People across Wealden are concerned changes to PCSO cover in towns and villages will lead to an increase in anti-social behaviour and street crime.
Chair of the Crowborough Community Association, Chantal Wilson said: “All PCSOs have been told they must re-apply for their jobs and several are set to leave. We are concerned policing will be ‘reactive,’ responding to where a problem has arisen, and that bobby-on-the-beat sense of security goes.”
More than 100 people attended Tuesday’s meeting at Crowborough Community Centre to hear Sussex Police and Crime Commissioner Katie Bourne describe the ‘redeployment’ of PCSOs to other parts of the county. The town council had paid for its own PCSO but that arrangement ends on April 6.
Concerned residents told Mrs Bourne that they have got to know their PCSOs - and the PCSOs know them and the districts they cover. They wondered whether it made sense logistically for PCSOs to have to check in at Hailsham every day?
The changes in PCSO cover will affect every town and village in Wealden.
Mrs Wilson added: “Thanks to terrific co-operation our anti-social behaviour problem here had all but stopped.

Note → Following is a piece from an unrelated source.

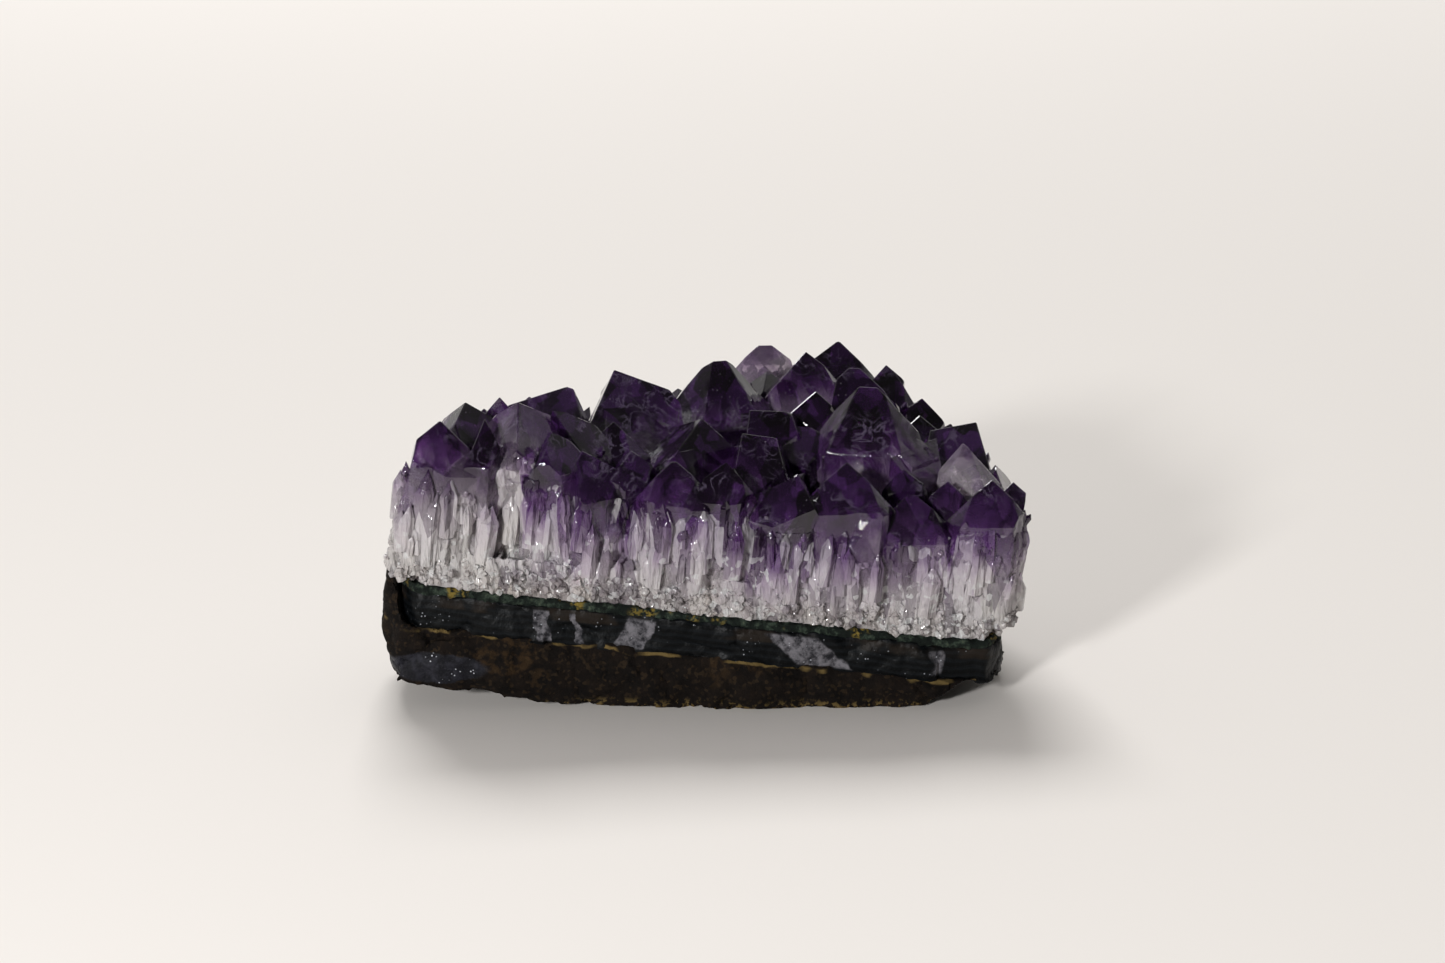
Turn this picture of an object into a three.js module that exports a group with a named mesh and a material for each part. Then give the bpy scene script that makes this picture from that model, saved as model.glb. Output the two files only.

We now fear there will be a significant disconnect between police and the community they serve.” And she explained that although Mrs Bourne said policing must be ‘more efficient,’ substantial changes will be made to the service for a saving of just two per cent; £200,000 being shaved from the county budget of £10million.
The Commissioner said PCSOs work to an ‘out of date’ 12 year old job description. Assistant Chief Constable Robin Smith said: “The design is part of a broader need to transform neighbourhood and local policing, making the role more responsive, with greater responsibility and capability to solve local problems. We cannot however shy away from the fact that there will be fewer PCSOs. The number is based on analysis of the demands on the role and provides the minimum number required for the future model. While we will not have a physical police presence in every location we will deliver services proportionate to the levels of threat, risk and harm. People in each ward will have a team to contact rather than an individually named PCSO.”